Sintra’s Portuguese Stew
Cafe Sintra is a popular breakfast and lunch spot in both Bend (owned by Manuel dos Santos) and the Village at Sunriver (owned by Tracie Landsem). They share similar menu items, and the Portuguese Stew (see recipe), adapted from dos Santos’ grandmother’s recipe, is available every day at both locations.
“Sizzle & Buzz” tells the story of how Landsem has worked on the same corner in Sunriver for most of her life.
“I’ve seen this corner grow from a pizza parlor, where I worked in the 1980s, to cooking at Marcello’s, and now owning Cafe Sintra. I’ve been happy to be a part of the mall and see it grow and expand and clean up,” Landsem said.
No longer cooking, Landsem likes to be up front in her restaurant, and she’s been surprised by getting asked to autograph “Sizzle & Buzz.”
“I hate talking about myself, but I like the stories in the book that get people interested in our restaurants. We’re lucky to have so many good restaurants in Bend,” Landsem said.
Now that Central Oregon is in a slower time of year with fewer tourists, Landsem said it’s a nice time to visit with the locals.
“Even on my days off, I still pop in to see how things are going, and to say ‘hi’ to whoever’s having coffee,” she said.
Where to find ‘Sizzle & Buzz’
“Sizzle & Buzz” is available for purchase ($20) at all of its featured restaurants, as well as Newport Avenue Market. You can order it online at www.sizzleandbuzz.com.

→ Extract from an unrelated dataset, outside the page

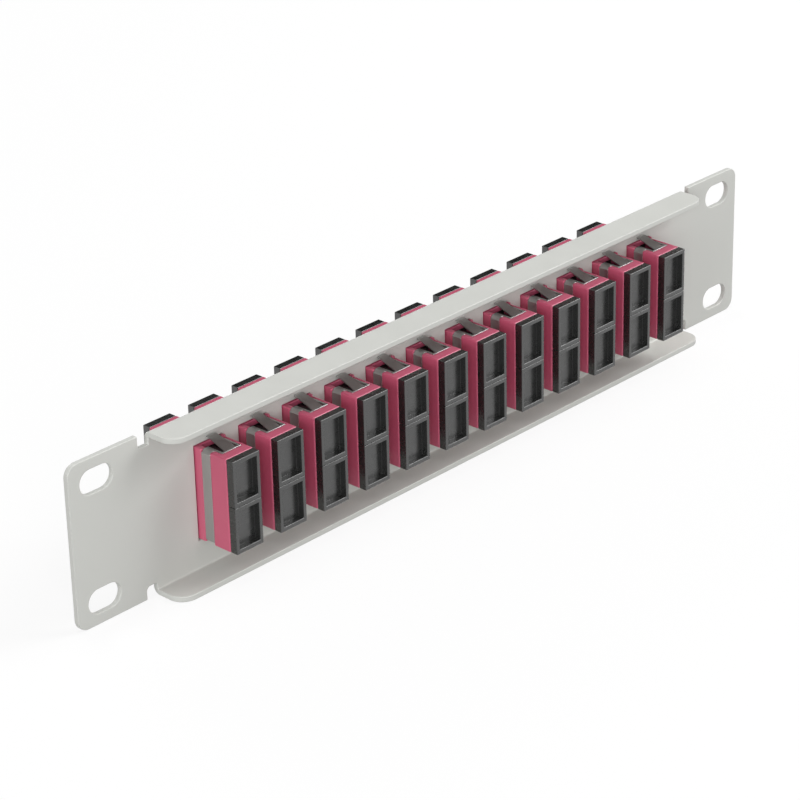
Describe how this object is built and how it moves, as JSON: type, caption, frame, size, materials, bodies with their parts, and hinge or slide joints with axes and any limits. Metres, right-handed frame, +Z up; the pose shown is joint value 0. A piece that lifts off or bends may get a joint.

“I think the point that Portland restaurant owner Andrew Fortgang (Le Pigeon and Little Bird Bistro) makes on the back of our book is good. He said ‘cooking a dinner from this book lets you visit Portland, Seattle, Bend, and points in between without leaving home.’ He’s right. You can get all of these great flavors from these great food towns without going anywhere,” Daily said.